La próxima convocatoria de elecciones autonómicas en Cataluña va a obligar al Gobierno de Mariano Rajoy a replantearse el tono de la respuesta que dio el pasado mes de noviembre, durante la celebración de la consulta-farsa. Es cierto que fue una trampa ilegal por la que, a día de hoy, Artur Mas continúa imputado… sin que se haya vuelto a conocer nada de ese procedimiento judicial por desobediencia a una resolución del Tribunal Constitucional del 4 de noviembre de 2014, que expresamente la prohibía. Mas ha promovido una lista única junto a ERC y varias entidades civiles independentistas, con un programa de mínimos y para una nueva legislatura «constituyente» de pocos meses, antes de volver a convocar elecciones teóricamente sobre la base de una previa declaración unilateral de independencia.
Las previsiones de la Constitución y los resortes jurídicos de leyes como el Código Penal o la Ley Electoral son nítidas e impiden desafíos extremos como el que Mas plantea, aun a costa de hundir a Convergencia como un partido que en su día fue fiable para la gobernabilidad de España, y que se ha convertido en el totem de una pretendida destrucción del sistema. Sin embargo, desde una perspectiva política, a Mariano Rajoy de poco le valdrán ya las genéricas remisiones al cumplimiento de la ley, restando contundencia a una réplica institucional que, como el tono de la amenaza rupturista, también debe ser grave, visible y dura. Mas y Junqueras están prediseñando un Parlamento autonómico en el que el porcentaje de escaños secesionistas supere con mucho al porcentaje real de ciudadanos que, según una encuesta reciente del “CIS catalán”, querrían un Estado independiente. De modo que menos de la mitad de los catalanes –una minoría social de facto- condicione al resto al punto de imponer de modo alegal una escisión territorial en España.
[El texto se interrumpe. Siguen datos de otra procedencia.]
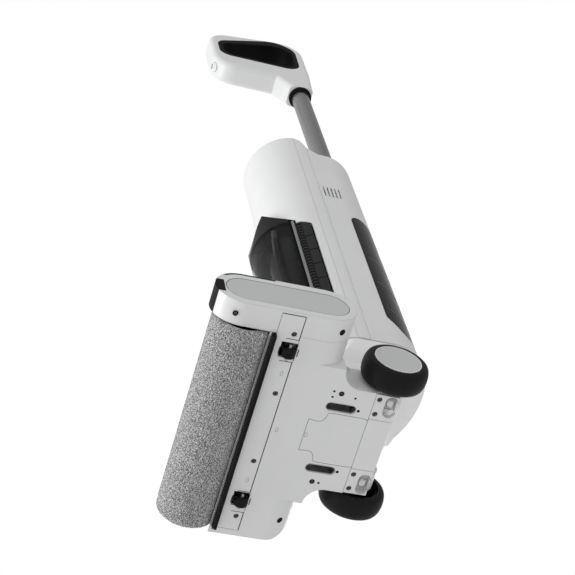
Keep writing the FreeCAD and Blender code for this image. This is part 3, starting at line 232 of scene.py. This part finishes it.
# ---------------------------------------------------------------- bare metal
# The pole is an anodised aluminium tube, brushed along its length; pins, axles, screws and
# motor cans are plain steel; the charging contacts are nickel-plated domes.
def brushed(name, colour, roughness, stretch, metallic=1.0):
    """Brushed metal whose fine scratches run along one axis."""
    material = bpy.data.materials.new(name)
    material.use_nodes = True
    tree = material.node_tree
    shader = tree.nodes["Principled BSDF"]
    shader.inputs["Metallic"].default_value = metallic
    place = tree.nodes.new("ShaderNodeTexCoord")
    comb = tree.nodes.new("ShaderNodeMapping")
    comb.inputs["Scale"].default_value = stretch
    scratch = tree.nodes.new("ShaderNodeTexNoise")
    scratch.inputs["Scale"].default_value = 1.0
    scratch.inputs["Detail"].default_value = 5.0
    tree.links.new(place.outputs["Object"], comb.inputs["Vector"])
    tree.links.new(comb.outputs["Vector"], scratch.inputs["Vector"])
    tint = tree.nodes.new("ShaderNodeValToRGB")
    tint.color_ramp.elements[0].color = (*[value * 0.82 for value in colour], 1.0)
    tint.color_ramp.elements[1].color = (*[min(1.0, value * 1.12) for value in colour], 1.0)
    tree.links.new(scratch.outputs["Fac"], tint.inputs["Fac"])
    tree.links.new(tint.outputs["Color"], shader.inputs["Base Color"])
    gloss = tree.nodes.new("ShaderNodeMapRange")
    gloss.inputs["To Min"].default_value = roughness * 0.8
    gloss.inputs["To Max"].default_value = roughness * 1.3
    tree.links.new(scratch.outputs["Fac"], gloss.inputs["Value"])
    tree.links.new(gloss.outputs["Result"], shader.inputs["Roughness"])
    bump = tree.nodes.new("ShaderNodeBump")
    bump.inputs["Strength"].default_value = 0.15
    bump.inputs["Distance"].default_value = 0.05 * MM
    tree.links.new(scratch.outputs["Fac"], bump.inputs["Height"])
    tree.links.new(bump.outputs["Normal"], shader.inputs["Normal"])
    return material


pole_metal = brushed("pole_metal", (0.27, 0.27, 0.275), 0.26, (1500.0, 1500.0, 9.0))
paint(pole_metal, "handle_pole")
steel = brushed("plain_steel", (0.45, 0.45, 0.46), 0.35, (60.0, 900.0, 900.0))
paint(
    steel, "caster_axles", "right_axle", "left_axle", "hinge_pin", "drive_hub", "roller_bearing",
    "roller_motor", "motor_pulley", "suction_motor",
)
dark_steel = brushed("dark_steel", (0.05, 0.05, 0.052), 0.45, (300.0, 300.0, 300.0))
paint(dark_steel, "underside_screws")
contact_metal = brushed("contact_metal", (0.72, 0.72, 0.74), 0.22, (200.0, 200.0, 200.0))
paint(contact_metal, "charge_contacts")


# ---------------------------------------------------------------- clear tanks
# Both tanks are clear polycarbonate. The dirty tank's cup is water-clear with a grey cast; the
# clean tank's shell is smoked nearly black. Walls are 2.2 to 2.4 mm thick.
def clear(name, colour, alpha, rim, roughness=0.06):
    """Tinted clear plastic that shows what lies behind it."""
    material = plastic(name, colour, roughness, grain=0.02, edge=0.0, shine=0.1)
    tree = material.node_tree
    slant = tree.nodes.new("ShaderNodeLayerWeight")
    slant.inputs["Blend"].default_value = 0.35
    thickness = tree.nodes.new("ShaderNodeMapRange")
    thickness.inputs["To Min"].default_value = alpha
    thickness.inputs["To Max"].default_value = rim
    tree.links.new(slant.outputs["Facing"], thickness.inputs["Value"])
    shader = tree.nodes["Principled BSDF"]
    tree.links.new(thickness.outputs["Result"], shader.inputs["Alpha"])
    return material


paint(clear("clear_cup", (0.035, 0.036, 0.038), 0.03, rim=0.5), "dirty_tank_cup")
paint(clear("smoked_shell", (0.010, 0.011, 0.013), 0.9, rim=0.97), "clean_tank_shell")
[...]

La Abogacía del Estado seguirá impugnando todos los abusos legales que se produzcan. Y el Tribunal Constitucional tumbará de urgencia cualquier afrenta que ponga en cuestión la Carta Magna. Pero de la réplica política que el Gobierno de Rajoy ofrezca dependerá que logre recomponer la imagen de bloqueo que ofreció cuando no se frenó la consulta de noviembre. Permitir aquel engaño era un mal menor, frente al mal mayor calculado por Moncloa que habría supuesto observar a miembros de la fuerzas de seguridad clausurando «urnas».
Aquel episodio no le granjeó a Mas ningún triunfo político. Todo lo contrario, un mayor descrédito. Incluso, ha destruido su coalición con Unió 37 años después. Pero sí supo rentabilizarlo frente a ERC como un éxito emocional pese a que el porcentaje de catalanes que votaron fue irrisorio. Las elecciones de septiembre no serán jurídicamente un plebiscito. No pueden serlo. Pero sentimentalmente serán presentadas de ese modo, con las maniobras de manipulación de la historia y con la ingeniería social monocorde a las que se ha acostumbrado el independentismo. Mas ha optado por el órdago definitivo aunque suponga su suicidio político, algo que pocos dudan.
Frenar esa amenaza para la unidad de España no es solo una obligación institucional del presidente del Gobierno en una autonomía donde el PP, presumiblemente, obtendrá pobres resultados y donde el liderazgo de Alicia Sánchez Camacho es muy discutido. Es también una oportunidad política de demostrar contundencia con una respuesta pública más perceptible, porque la ofrecida en noviembre contribuyó de modo relevante a la pérdida de crédito electoral y al desgaste de la confianza en Rajoy por parte de muchos electores del PP.
Las réplicas del Estado a las amenazas secesionistas están siempre rodeadas de tabúes de corrección política para no agravar los conflictos. Su resolución exige inteligencia y estricto respeto ceñido a la ley. Y la prudencia, siempre buena consejera, impone no arrojar gasolina al fuego. Lógico. Pero cuando esa réplica se percibe como debilidad, o incluso como pasividad premeditada, el resultado lastra al PP. En su día ya perjudicó al PSOE no tener un discurso homogéneo y definido sobre su modelo territorial, y ofreció un alambique político en el que el derecho a decidir, la discusión del significado de nación y la unidad de España fluían en un mismo plano de autenticidad jurídico-constitucional. Eso fue penalizado en las urnas.
Artur Mas ha decidido no negociar una salida ordenada a su fracaso, sino saltar a un abismo político en plena fractura social y sin miedo a las consecuencias. Justo por eso, hay sectores del PP que recuerdan que tampoco una réplica contundente del Estado debe ser temerosa de las consecuencias de frenar en seco, y de modo concluyente, un desafío anacrónico que nadie en Europa percibe sino como un error y una obsesión identitaria sin amparo legal. Ello, creen, permitiría a Rajoy una reconciliación con parte del electorado perdido y una recuperación del discurso tradicional del PP.